─── Input records ───
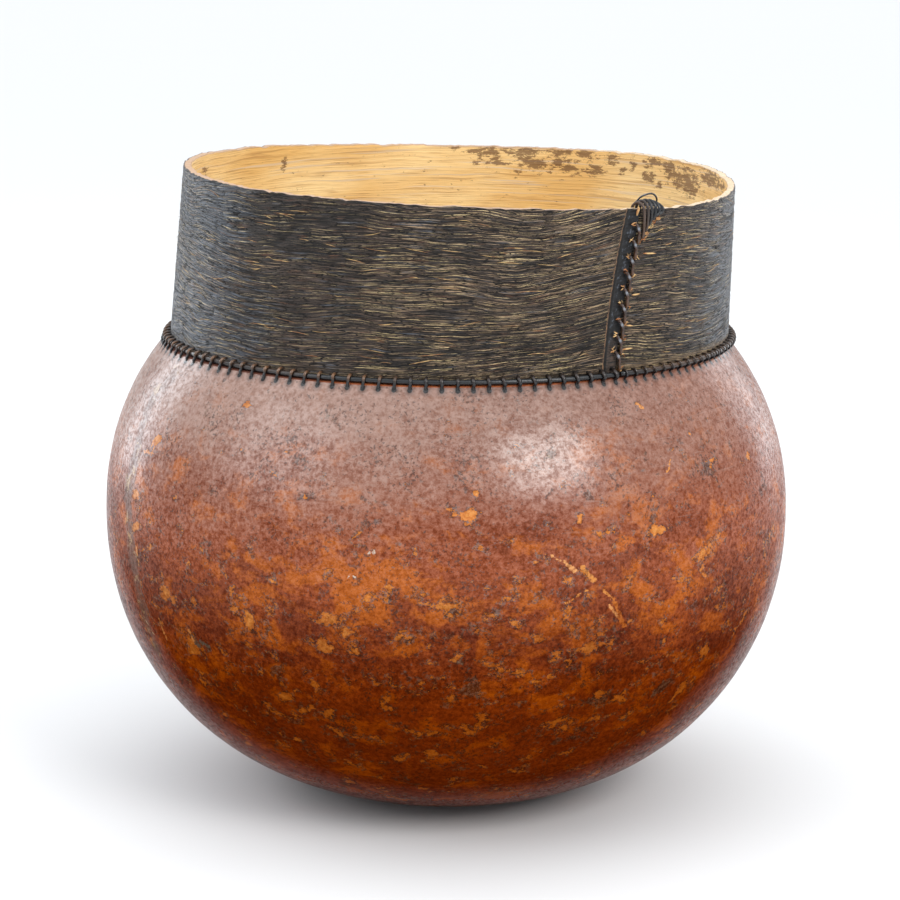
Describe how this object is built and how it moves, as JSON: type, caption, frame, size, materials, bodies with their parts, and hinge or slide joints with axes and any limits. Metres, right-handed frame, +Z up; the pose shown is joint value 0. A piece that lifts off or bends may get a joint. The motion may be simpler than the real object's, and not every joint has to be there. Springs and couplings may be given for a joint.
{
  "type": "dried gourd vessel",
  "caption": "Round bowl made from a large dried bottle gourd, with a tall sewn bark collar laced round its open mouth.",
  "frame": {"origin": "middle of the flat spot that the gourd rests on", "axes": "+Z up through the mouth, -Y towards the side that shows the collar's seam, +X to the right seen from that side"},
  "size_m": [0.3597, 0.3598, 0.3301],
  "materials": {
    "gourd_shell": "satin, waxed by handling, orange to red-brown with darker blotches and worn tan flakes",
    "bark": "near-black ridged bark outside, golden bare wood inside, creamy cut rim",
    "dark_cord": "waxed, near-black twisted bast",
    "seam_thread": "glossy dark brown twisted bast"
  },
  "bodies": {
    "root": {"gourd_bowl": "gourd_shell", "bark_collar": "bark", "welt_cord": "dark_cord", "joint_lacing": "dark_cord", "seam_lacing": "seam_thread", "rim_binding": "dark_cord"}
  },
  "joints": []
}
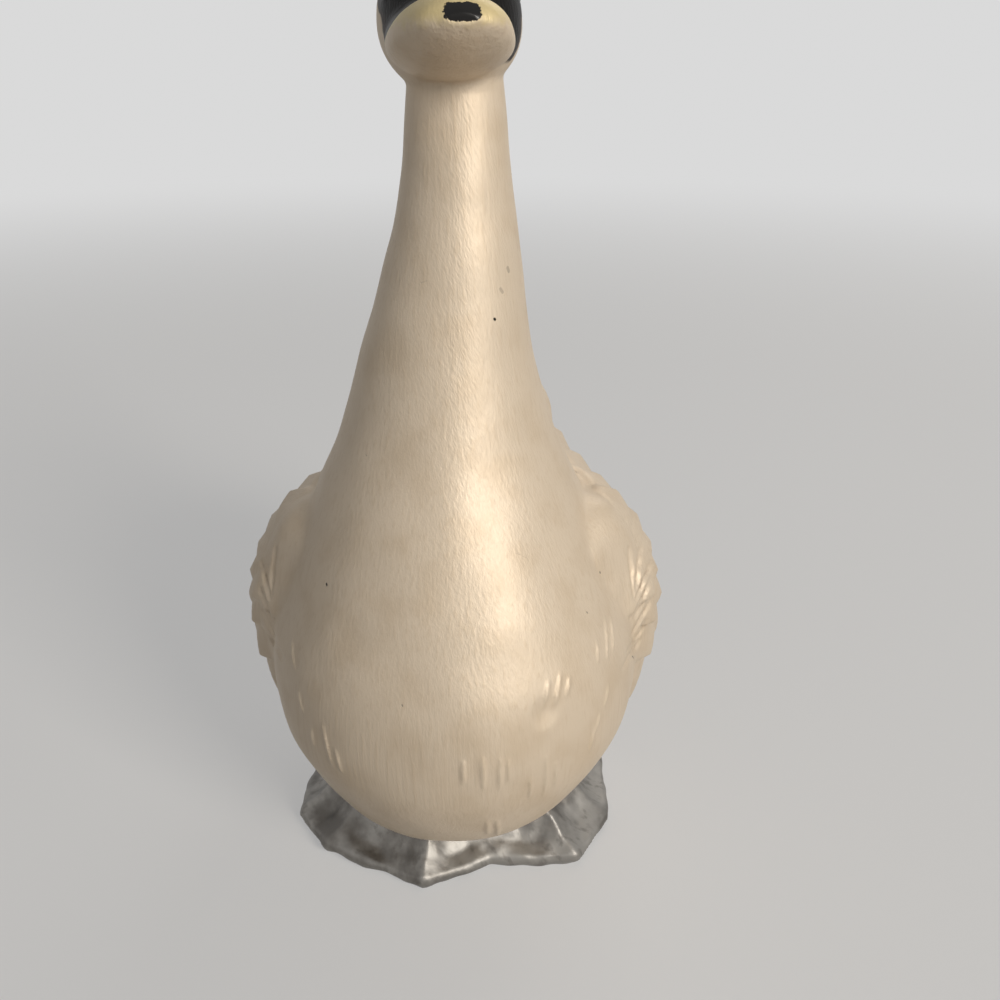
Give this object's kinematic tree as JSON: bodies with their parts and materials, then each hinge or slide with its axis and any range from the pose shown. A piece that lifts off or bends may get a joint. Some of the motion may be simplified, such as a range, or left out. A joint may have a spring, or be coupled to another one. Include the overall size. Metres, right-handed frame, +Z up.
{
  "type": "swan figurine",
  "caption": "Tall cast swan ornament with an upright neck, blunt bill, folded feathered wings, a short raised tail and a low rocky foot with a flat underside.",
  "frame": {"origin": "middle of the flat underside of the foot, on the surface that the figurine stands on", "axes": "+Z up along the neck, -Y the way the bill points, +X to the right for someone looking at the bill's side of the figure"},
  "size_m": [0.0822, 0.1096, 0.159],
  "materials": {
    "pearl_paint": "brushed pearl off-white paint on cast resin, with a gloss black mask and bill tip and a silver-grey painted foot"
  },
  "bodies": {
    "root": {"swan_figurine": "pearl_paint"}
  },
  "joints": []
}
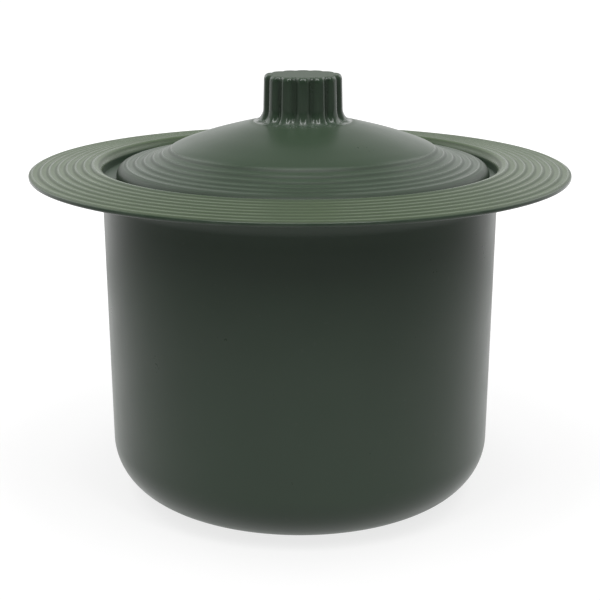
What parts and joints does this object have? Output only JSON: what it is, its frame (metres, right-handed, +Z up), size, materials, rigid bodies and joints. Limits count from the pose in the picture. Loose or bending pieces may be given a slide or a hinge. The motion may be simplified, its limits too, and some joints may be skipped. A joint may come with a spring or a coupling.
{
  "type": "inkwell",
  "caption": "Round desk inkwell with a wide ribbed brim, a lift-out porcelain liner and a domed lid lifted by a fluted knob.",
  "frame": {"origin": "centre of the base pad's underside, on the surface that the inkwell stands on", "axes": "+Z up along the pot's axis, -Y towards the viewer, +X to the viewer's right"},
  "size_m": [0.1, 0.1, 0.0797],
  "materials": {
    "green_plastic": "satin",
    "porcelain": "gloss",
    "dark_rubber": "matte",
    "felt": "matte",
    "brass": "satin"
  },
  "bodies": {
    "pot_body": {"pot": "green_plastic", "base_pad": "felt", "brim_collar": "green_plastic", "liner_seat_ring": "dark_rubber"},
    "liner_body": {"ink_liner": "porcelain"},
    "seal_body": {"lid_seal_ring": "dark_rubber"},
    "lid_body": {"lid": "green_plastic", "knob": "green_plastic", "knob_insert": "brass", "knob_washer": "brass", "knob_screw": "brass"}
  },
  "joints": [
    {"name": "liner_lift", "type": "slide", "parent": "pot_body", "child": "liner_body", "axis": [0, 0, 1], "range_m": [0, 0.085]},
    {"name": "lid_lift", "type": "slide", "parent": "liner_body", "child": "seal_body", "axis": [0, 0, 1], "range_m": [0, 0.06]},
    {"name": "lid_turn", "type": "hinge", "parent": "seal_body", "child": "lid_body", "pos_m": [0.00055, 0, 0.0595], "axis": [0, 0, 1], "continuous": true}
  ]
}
───
Extract each record, keeping it identical to the original.

Task output:
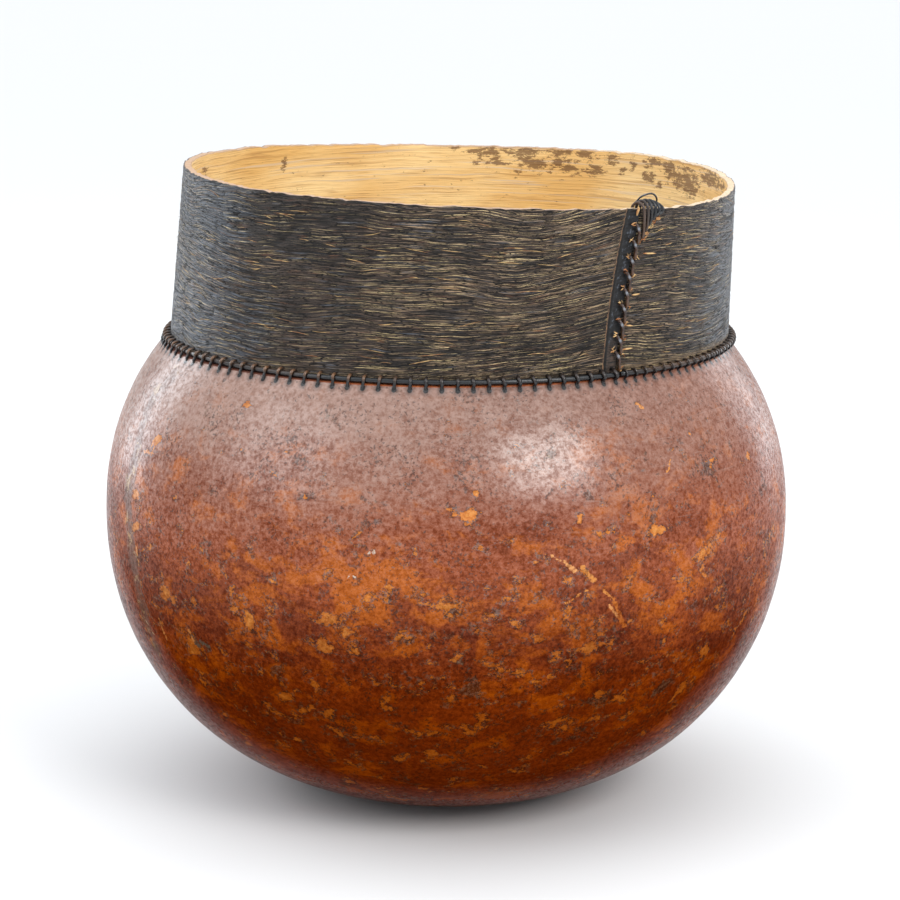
Describe how this object is built and how it moves, as JSON: type, caption, frame, size, materials, bodies with their parts, and hinge or slide joints with axes and any limits. Metres, right-handed frame, +Z up; the pose shown is joint value 0. A piece that lifts off or bends may get a joint. The motion may be simpler than the real object's, and not every joint has to be there. Springs and couplings may be given for a joint.
{
  "type": "dried gourd vessel",
  "caption": "Round bowl made from a large dried bottle gourd, with a tall sewn bark collar laced round its open mouth.",
  "frame": {"origin": "middle of the flat spot that the gourd rests on", "axes": "+Z up through the mouth, -Y towards the side that shows the collar's seam, +X to the right seen from that side"},
  "size_m": [0.3597, 0.3598, 0.3301],
  "materials": {
    "gourd_shell": "satin, waxed by handling, orange to red-brown with darker blotches and worn tan flakes",
    "bark": "near-black ridged bark outside, golden bare wood inside, creamy cut rim",
    "dark_cord": "waxed, near-black twisted bast",
    "seam_thread": "glossy dark brown twisted bast"
  },
  "bodies": {
    "root": {"gourd_bowl": "gourd_shell", "bark_collar": "bark", "welt_cord": "dark_cord", "joint_lacing": "dark_cord", "seam_lacing": "seam_thread", "rim_binding": "dark_cord"}
  },
  "joints": []
}
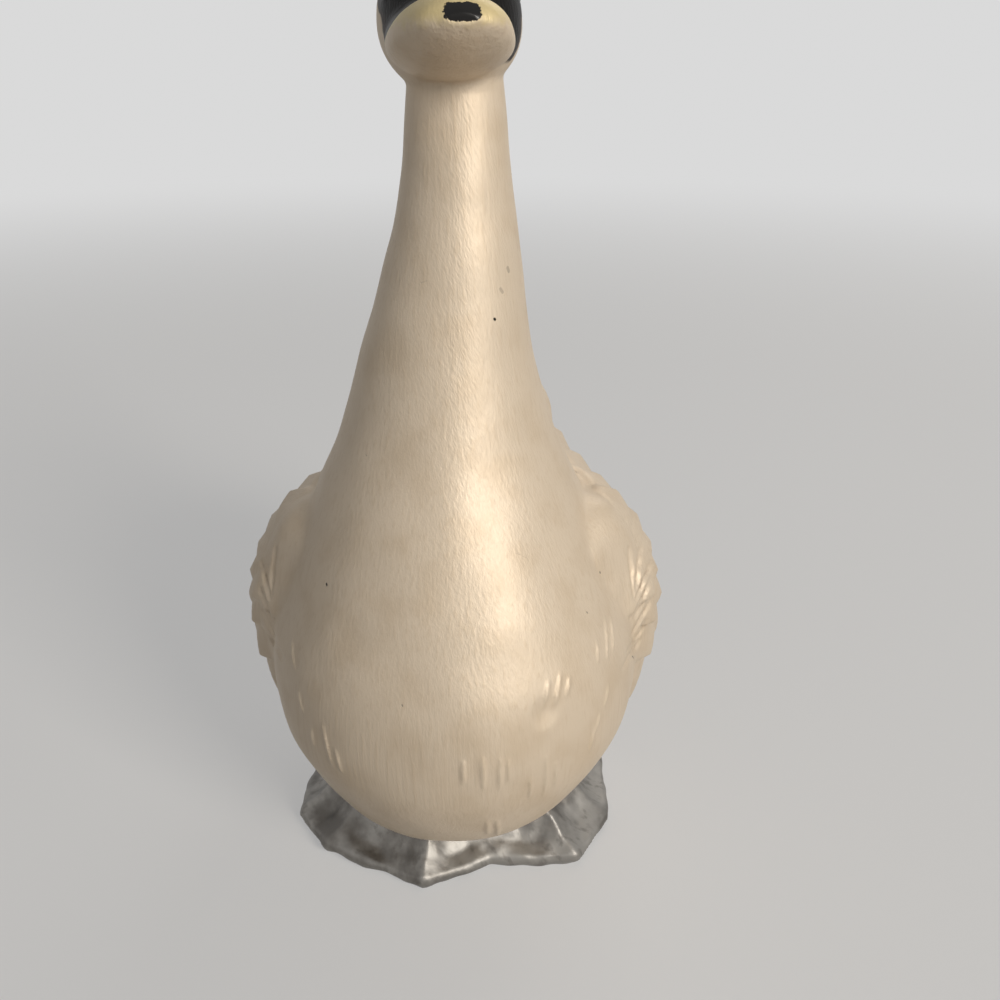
Give this object's kinematic tree as JSON: bodies with their parts and materials, then each hinge or slide with its axis and any range from the pose shown. A piece that lifts off or bends may get a joint. Some of the motion may be simplified, such as a range, or left out. A joint may have a spring, or be coupled to another one. Include the overall size. Metres, right-handed frame, +Z up.
{
  "type": "swan figurine",
  "caption": "Tall cast swan ornament with an upright neck, blunt bill, folded feathered wings, a short raised tail and a low rocky foot with a flat underside.",
  "frame": {"origin": "middle of the flat underside of the foot, on the surface that the figurine stands on", "axes": "+Z up along the neck, -Y the way the bill points, +X to the right for someone looking at the bill's side of the figure"},
  "size_m": [0.0822, 0.1096, 0.159],
  "materials": {
    "pearl_paint": "brushed pearl off-white paint on cast resin, with a gloss black mask and bill tip and a silver-grey painted foot"
  },
  "bodies": {
    "root": {"swan_figurine": "pearl_paint"}
  },
  "joints": []
}
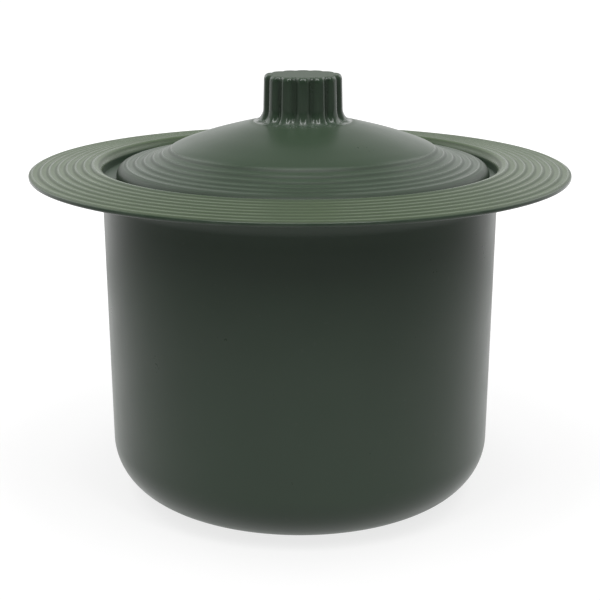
What parts and joints does this object have? Output only JSON: what it is, its frame (metres, right-handed, +Z up), size, materials, rigid bodies and joints. Limits count from the pose in the picture. Loose or bending pieces may be given a slide or a hinge. The motion may be simplified, its limits too, and some joints may be skipped. A joint may come with a spring or a coupling.
{
  "type": "inkwell",
  "caption": "Round desk inkwell with a wide ribbed brim, a lift-out porcelain liner and a domed lid lifted by a fluted knob.",
  "frame": {"origin": "centre of the base pad's underside, on the surface that the inkwell stands on", "axes": "+Z up along the pot's axis, -Y towards the viewer, +X to the viewer's right"},
  "size_m": [0.1, 0.1, 0.0797],
  "materials": {
    "green_plastic": "satin",
    "porcelain": "gloss",
    "dark_rubber": "matte",
    "felt": "matte",
    "brass": "satin"
  },
  "bodies": {
    "pot_body": {"pot": "green_plastic", "base_pad": "felt", "brim_collar": "green_plastic", "liner_seat_ring": "dark_rubber"},
    "liner_body": {"ink_liner": "porcelain"},
    "seal_body": {"lid_seal_ring": "dark_rubber"},
    "lid_body": {"lid": "green_plastic", "knob": "green_plastic", "knob_insert": "brass", "knob_washer": "brass", "knob_screw": "brass"}
  },
  "joints": [
    {"name": "liner_lift", "type": "slide", "parent": "pot_body", "child": "liner_body", "axis": [0, 0, 1], "range_m": [0, 0.085]},
    {"name": "lid_lift", "type": "slide", "parent": "liner_body", "child": "seal_body", "axis": [0, 0, 1], "range_m": [0, 0.06]},
    {"name": "lid_turn", "type": "hinge", "parent": "seal_body", "child": "lid_body", "pos_m": [0.00055, 0, 0.0595], "axis": [0, 0, 1], "continuous": true}
  ]
}